Techniques like deep learning were out of fashion for a long time. Google was making tons of money on non-AI techniques; I remember Sergey Brin saying he was surprised by the deep learning breakthroughs in 2012 because the conventional wisdom was that "AI doesn't work".

And people who did Ph.D's under Hinton and others 10+ years ago also were not following trends.

You have to take risk to get reward. The way to do that now would also be to labor on an obscure subfield of AI that isn't certain to even work, let alone become commercially viable. (And there are plenty of people who did that on fields that looked more promising than deep learning 10+ years ago.)

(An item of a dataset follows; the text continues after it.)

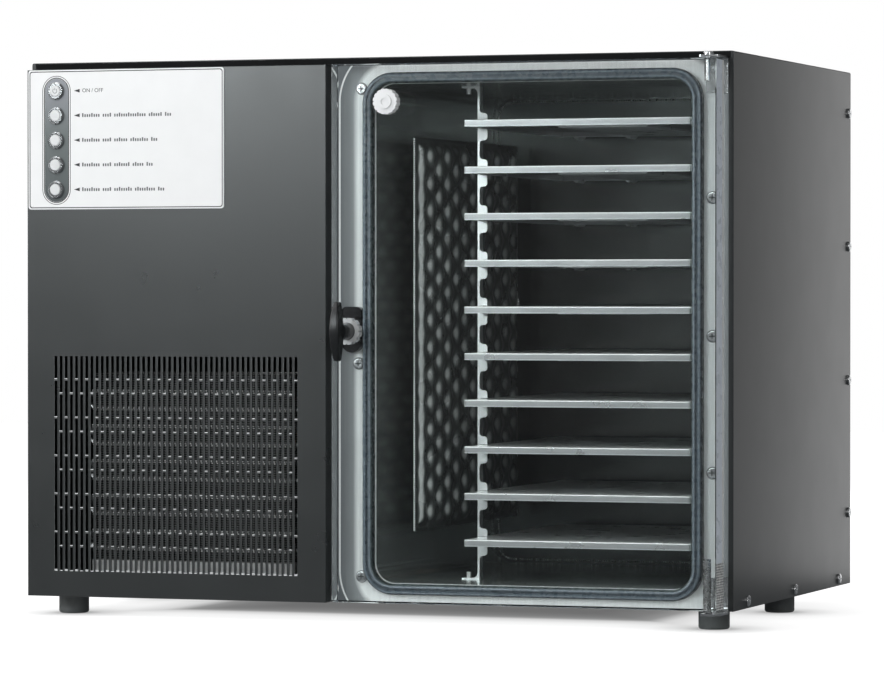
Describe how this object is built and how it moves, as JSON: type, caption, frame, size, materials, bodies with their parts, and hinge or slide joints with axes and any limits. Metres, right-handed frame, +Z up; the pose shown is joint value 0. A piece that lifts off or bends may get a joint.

There's definitely a need for new AI techniques, see this other current story:

https://news.ycombinator.com/item?id=21104037



Not to also mention that much of this would still be in the stone age if it were not for MUCH faster and accessible hardware (GPU/TPU/QPU/XPU), what I think makes up for the high salaries is that these people are quite aware of how to allocate for hardware on the ML/RL/AI training side and how to allocate time for the people responsible for tagging and optimizing models. They know how to reach the objective(s) in training/testing/optimizing already.


exactly this. The people who are at the top of their field in anything (including AI) .. did it when nobody else was working on it.


Personally I think deep learning is the new faith and only a true heretic will be able to make breakthroughs towards AGI.